On an alt because my brother knows about my main, and I don’t want this attention to come towards my parents and make it to my grandparents [somehow]

I never had a relationship with my grandparents from either side of my family. On my father’s side, they died before I was born, and on my mother’s I barely ever saw them. And when I did, it seemed as though they had no intensions of speaking or interacting with me. I was at home for the longer weekend because my parents needed help cleaning out the attic, and in one of the old boxes there was a old picture of my grandmother and my mom when she was younger. The picture got me thinking about why my mother’s grandparents always had acted so strange around me, as if they were avoiding me entirely. I brought the subject up to my mother while we were cleaning up the attic, and she told me why. She told me that my grandparents had always been hyper-religious, specifically catholic. This came as no surprise as I had deduced such from various mannerisms they had shown in the little time I had meet them. She finally said that the reason my grandparents didn’t want to be around me was because I was left handed.

WHAT.

She explained further that the left-hand had been interpreted as the devil’s hand as a catholic superstition.
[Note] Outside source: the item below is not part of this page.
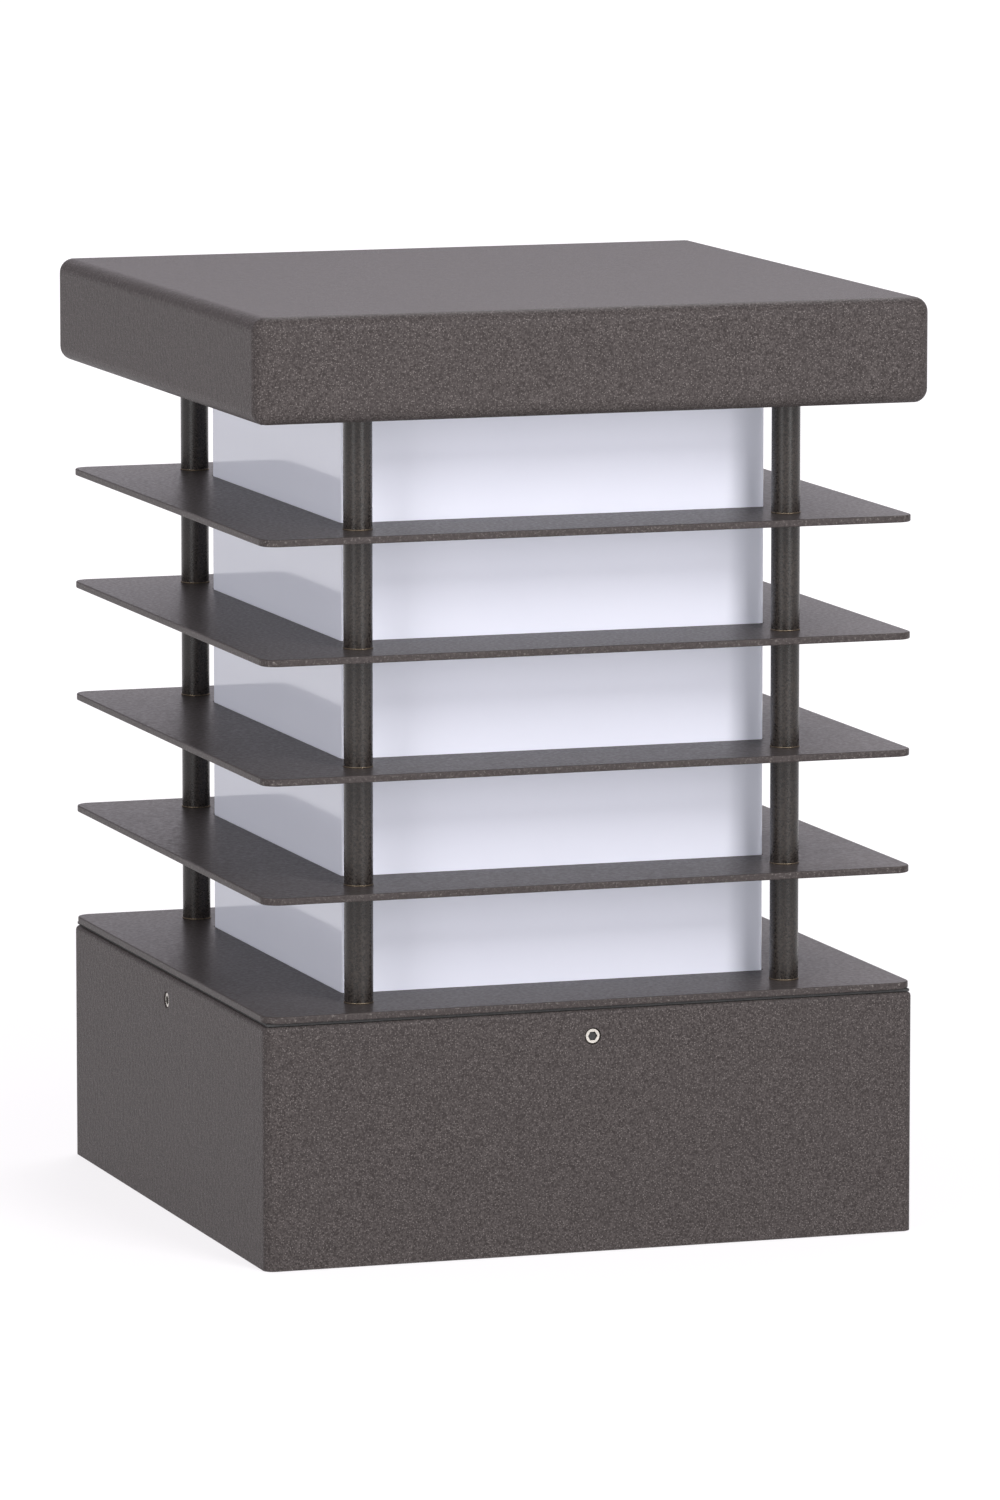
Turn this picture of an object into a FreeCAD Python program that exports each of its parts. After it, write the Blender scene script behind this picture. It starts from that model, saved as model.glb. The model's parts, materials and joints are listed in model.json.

Because of this, my grandparents had always been wary of me, which grew out to them avoiding having a relationship with me entirely. I’m at a loss for words as to how these insane traditions continue to be prevalent in religious circles, especially in older individuals. It saddens me that despite how Christians often claim to be a welcoming community to all people, that many exclusive and elitist traditions continue to be practiced. I hope as time goes on, we open our eyes to realize how absolutely batshit insane these traditions, and maybe religions as a whole, really are.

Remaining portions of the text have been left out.